*EXERCISE TASK*. Using the listing below, extract each line that has the word "piece" in it.

*Saved data entries*.
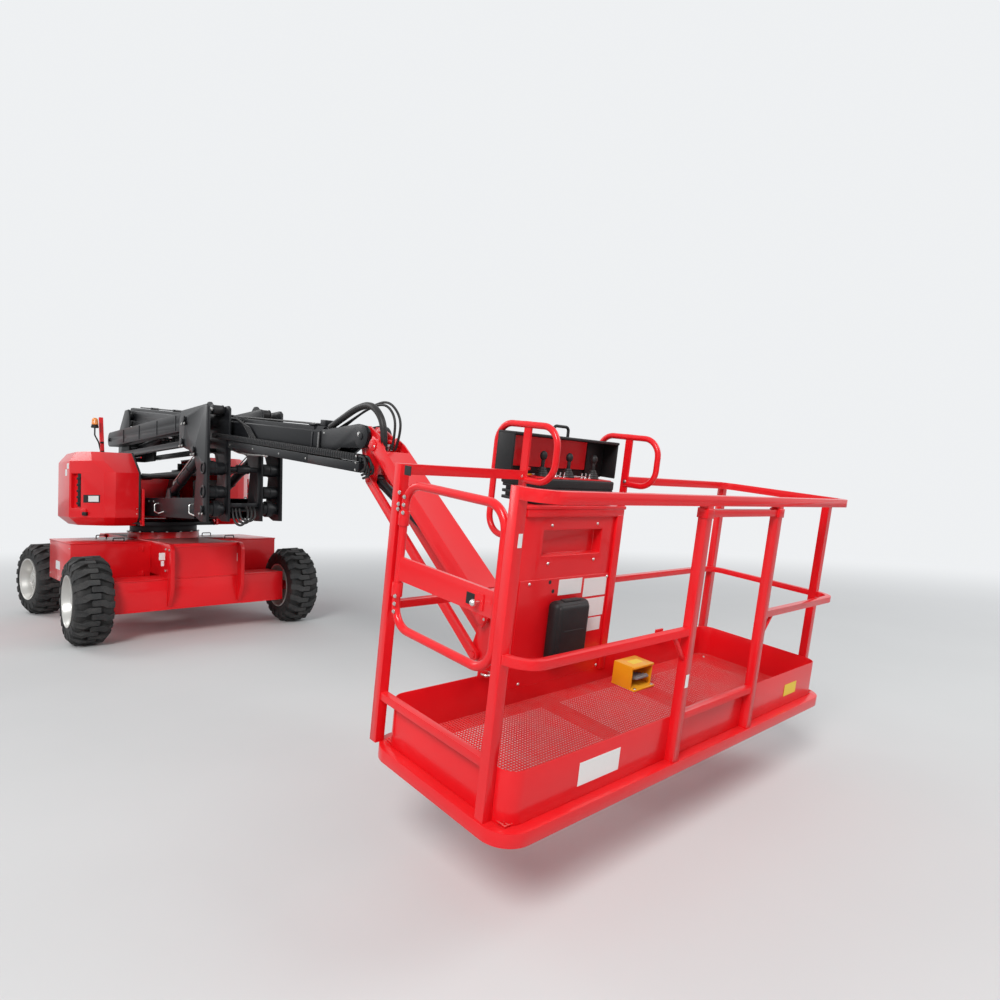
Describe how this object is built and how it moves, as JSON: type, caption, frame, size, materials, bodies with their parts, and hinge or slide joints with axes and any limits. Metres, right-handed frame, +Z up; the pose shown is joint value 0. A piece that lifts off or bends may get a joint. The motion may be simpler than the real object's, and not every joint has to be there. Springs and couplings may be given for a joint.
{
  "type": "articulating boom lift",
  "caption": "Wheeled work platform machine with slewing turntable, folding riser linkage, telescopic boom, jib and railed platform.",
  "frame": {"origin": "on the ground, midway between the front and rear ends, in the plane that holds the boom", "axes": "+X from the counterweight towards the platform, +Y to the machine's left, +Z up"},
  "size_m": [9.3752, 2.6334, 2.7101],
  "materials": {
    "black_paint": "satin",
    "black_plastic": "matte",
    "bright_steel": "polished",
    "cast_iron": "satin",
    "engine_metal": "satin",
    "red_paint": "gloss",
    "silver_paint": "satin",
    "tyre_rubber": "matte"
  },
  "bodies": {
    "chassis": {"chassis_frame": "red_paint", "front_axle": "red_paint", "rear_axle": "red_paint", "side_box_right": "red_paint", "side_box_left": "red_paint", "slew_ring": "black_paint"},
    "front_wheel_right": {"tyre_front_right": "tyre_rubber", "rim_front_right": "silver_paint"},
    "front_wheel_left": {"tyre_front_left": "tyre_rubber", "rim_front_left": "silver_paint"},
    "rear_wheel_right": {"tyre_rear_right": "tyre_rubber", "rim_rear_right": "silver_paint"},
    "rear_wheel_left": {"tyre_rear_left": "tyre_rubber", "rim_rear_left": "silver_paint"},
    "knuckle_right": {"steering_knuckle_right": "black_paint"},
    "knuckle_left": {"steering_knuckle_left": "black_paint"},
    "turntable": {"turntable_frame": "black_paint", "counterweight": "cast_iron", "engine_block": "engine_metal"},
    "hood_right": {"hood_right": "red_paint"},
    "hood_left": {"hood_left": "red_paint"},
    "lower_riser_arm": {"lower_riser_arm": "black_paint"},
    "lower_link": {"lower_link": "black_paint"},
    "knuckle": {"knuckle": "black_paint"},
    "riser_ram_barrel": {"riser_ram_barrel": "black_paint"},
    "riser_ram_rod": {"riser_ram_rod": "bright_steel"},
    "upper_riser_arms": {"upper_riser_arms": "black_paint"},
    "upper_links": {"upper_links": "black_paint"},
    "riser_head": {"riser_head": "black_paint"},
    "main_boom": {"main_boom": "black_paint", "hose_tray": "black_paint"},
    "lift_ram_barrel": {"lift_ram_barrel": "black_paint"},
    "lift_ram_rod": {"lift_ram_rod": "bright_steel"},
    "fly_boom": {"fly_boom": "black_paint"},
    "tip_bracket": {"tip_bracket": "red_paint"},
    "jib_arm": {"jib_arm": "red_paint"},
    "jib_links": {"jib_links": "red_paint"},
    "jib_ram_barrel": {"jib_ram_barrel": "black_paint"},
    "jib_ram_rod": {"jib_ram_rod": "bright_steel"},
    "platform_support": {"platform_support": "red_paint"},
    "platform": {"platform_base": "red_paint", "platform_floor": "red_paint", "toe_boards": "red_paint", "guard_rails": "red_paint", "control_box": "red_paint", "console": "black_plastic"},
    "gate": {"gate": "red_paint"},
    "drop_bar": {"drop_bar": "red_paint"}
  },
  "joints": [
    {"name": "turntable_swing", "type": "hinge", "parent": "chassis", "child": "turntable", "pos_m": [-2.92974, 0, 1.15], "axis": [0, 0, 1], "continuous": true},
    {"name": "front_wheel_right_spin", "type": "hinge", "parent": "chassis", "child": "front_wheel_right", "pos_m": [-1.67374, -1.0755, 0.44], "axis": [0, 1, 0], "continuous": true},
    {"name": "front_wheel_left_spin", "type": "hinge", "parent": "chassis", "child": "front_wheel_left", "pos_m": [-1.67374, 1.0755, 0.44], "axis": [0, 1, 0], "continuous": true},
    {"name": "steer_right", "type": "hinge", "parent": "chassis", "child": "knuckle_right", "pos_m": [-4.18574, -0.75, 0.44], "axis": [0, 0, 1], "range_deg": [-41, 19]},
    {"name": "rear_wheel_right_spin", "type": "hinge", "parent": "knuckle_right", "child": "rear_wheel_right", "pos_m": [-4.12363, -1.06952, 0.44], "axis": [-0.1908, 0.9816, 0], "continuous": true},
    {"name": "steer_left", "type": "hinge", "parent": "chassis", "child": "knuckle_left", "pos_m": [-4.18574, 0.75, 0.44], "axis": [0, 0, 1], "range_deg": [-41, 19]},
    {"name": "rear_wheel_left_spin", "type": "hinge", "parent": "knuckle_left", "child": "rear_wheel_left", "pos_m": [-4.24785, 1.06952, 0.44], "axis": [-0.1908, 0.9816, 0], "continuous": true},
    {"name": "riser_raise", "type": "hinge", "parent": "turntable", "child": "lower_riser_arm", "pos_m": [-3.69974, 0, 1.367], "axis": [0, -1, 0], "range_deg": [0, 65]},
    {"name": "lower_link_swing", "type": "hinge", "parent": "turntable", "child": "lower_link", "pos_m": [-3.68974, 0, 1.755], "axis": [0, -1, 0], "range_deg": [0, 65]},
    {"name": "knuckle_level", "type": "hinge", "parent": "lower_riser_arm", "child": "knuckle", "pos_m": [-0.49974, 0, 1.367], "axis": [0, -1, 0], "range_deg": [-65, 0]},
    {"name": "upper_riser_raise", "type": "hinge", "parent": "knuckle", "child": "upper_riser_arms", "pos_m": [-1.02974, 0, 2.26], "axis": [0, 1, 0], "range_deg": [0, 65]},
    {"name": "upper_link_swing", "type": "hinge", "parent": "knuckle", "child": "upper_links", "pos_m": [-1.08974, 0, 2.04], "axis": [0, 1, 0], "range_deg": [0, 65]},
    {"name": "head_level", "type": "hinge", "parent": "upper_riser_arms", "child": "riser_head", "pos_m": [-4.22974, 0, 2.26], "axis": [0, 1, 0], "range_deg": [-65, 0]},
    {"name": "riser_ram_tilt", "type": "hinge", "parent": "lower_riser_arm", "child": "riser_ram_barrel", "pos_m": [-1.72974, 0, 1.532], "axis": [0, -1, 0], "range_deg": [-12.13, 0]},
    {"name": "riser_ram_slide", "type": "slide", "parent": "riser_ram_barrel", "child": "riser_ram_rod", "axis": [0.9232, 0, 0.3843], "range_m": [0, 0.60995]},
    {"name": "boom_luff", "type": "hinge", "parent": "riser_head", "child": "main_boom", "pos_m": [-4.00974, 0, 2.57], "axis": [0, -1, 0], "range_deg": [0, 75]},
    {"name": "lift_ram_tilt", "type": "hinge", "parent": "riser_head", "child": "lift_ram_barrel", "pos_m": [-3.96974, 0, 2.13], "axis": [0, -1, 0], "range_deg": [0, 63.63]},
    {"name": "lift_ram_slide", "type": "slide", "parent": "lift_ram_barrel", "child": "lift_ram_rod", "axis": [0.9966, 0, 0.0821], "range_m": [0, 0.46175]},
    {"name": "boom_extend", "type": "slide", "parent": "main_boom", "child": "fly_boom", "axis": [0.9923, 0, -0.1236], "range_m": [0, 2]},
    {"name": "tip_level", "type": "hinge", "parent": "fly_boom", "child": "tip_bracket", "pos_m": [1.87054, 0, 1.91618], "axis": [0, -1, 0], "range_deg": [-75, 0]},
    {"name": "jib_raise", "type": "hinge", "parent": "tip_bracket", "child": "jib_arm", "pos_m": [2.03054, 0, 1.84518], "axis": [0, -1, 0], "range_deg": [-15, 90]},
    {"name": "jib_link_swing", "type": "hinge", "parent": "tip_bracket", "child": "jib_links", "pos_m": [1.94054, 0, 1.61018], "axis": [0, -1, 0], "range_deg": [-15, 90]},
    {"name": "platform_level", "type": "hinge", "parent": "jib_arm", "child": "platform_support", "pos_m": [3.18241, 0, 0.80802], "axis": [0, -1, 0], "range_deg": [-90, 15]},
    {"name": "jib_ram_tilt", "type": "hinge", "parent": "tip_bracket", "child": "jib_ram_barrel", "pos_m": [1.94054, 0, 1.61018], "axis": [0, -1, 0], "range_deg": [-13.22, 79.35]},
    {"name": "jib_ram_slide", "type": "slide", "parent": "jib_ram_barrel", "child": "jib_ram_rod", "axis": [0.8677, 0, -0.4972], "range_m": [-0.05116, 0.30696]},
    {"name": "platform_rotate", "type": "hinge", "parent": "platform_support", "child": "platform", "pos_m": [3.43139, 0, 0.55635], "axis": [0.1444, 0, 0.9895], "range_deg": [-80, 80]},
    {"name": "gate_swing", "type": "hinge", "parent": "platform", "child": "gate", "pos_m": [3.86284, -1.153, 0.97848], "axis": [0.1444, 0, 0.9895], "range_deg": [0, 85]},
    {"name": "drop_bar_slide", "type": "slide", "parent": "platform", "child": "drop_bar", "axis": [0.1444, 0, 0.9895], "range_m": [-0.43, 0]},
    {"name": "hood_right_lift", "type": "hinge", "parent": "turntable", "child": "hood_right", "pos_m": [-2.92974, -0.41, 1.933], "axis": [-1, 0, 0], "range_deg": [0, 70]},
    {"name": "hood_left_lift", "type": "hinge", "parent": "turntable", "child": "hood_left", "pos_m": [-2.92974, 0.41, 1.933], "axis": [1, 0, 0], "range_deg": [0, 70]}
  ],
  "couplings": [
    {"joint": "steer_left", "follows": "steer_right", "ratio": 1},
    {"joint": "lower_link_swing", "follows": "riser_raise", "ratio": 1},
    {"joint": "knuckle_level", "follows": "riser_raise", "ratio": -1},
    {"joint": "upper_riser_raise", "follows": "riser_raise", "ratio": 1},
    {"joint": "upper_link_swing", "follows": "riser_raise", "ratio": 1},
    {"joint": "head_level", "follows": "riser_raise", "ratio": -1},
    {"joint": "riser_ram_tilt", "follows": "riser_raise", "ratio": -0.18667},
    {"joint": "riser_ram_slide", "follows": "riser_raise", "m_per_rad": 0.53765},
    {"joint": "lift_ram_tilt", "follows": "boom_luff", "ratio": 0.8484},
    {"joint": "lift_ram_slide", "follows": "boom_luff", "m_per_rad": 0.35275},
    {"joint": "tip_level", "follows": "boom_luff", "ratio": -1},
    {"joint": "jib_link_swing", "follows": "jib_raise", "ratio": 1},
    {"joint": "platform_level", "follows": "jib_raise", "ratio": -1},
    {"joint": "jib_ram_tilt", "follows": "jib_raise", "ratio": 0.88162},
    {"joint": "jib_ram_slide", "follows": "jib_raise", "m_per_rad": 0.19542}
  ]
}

==

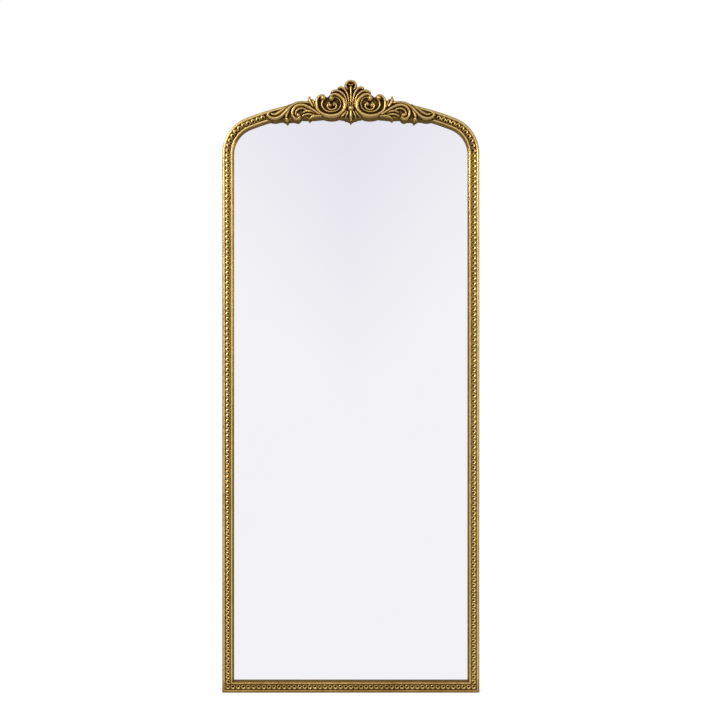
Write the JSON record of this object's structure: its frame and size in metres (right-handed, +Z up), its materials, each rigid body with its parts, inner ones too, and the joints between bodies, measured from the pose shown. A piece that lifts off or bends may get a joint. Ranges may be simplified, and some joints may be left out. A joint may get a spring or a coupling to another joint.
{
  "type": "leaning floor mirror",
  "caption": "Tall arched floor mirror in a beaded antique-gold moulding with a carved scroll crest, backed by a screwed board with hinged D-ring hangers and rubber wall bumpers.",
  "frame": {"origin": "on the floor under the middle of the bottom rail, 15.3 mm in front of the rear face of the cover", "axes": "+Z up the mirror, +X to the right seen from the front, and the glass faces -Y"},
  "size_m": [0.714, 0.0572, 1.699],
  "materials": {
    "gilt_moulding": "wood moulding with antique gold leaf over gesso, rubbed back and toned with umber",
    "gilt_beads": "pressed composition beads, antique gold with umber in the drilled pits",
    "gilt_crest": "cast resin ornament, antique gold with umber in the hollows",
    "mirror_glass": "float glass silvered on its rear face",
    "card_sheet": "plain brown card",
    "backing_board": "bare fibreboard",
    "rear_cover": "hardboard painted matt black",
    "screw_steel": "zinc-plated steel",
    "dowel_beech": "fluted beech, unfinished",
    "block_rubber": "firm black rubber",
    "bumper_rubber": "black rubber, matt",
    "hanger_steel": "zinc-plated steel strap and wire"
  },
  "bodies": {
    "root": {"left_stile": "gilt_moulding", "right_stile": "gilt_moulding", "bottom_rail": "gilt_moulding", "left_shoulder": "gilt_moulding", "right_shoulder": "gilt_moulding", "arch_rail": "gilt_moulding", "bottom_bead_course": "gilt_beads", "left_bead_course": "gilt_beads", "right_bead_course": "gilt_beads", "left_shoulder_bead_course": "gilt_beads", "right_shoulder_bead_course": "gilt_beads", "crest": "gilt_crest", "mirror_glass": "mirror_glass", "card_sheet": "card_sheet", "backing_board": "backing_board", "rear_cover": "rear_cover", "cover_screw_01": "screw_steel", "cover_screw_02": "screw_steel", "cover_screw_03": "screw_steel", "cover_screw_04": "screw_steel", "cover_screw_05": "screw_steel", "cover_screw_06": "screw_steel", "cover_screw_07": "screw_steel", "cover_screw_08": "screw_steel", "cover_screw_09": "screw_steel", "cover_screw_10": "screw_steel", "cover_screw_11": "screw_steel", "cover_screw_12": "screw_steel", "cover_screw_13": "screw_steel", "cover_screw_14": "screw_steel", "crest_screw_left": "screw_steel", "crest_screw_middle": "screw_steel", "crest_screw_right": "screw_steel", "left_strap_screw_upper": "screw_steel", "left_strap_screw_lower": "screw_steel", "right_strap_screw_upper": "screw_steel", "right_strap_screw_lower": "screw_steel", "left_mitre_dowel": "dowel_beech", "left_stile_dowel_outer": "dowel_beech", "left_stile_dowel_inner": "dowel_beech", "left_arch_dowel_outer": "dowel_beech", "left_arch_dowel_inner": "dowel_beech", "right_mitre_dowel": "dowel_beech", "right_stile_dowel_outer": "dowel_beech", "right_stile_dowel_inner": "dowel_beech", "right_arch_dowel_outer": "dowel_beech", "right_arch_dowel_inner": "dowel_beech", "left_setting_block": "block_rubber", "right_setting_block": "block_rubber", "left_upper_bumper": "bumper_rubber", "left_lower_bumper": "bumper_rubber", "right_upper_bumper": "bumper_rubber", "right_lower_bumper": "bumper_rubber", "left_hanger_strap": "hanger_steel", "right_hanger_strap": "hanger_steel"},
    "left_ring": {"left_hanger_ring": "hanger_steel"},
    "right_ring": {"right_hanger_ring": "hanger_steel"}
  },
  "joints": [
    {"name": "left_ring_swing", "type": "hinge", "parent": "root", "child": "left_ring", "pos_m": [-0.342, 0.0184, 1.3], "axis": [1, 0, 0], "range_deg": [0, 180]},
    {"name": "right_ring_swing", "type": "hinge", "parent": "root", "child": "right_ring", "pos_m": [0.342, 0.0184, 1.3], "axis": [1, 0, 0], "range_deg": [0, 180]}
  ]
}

*ANSWER TO THE EXERCISE*.
Describe how this object is built and how it moves, as JSON: type, caption, frame, size, materials, bodies with their parts, and hinge or slide joints with axes and any limits. Metres, right-handed frame, +Z up; the pose shown is joint value 0. A piece that lifts off or bends may get a joint. The motion may be simpler than the real object's, and not every joint has to be there. Springs and couplings may be given for a joint.
Write the JSON record of this object's structure: its frame and size in metres (right-handed, +Z up), its materials, each rigid body with its parts, inner ones too, and the joints between bodies, measured from the pose shown. A piece that lifts off or bends may get a joint. Ranges may be simplified, and some joints may be left out. A joint may get a spring or a coupling to another joint.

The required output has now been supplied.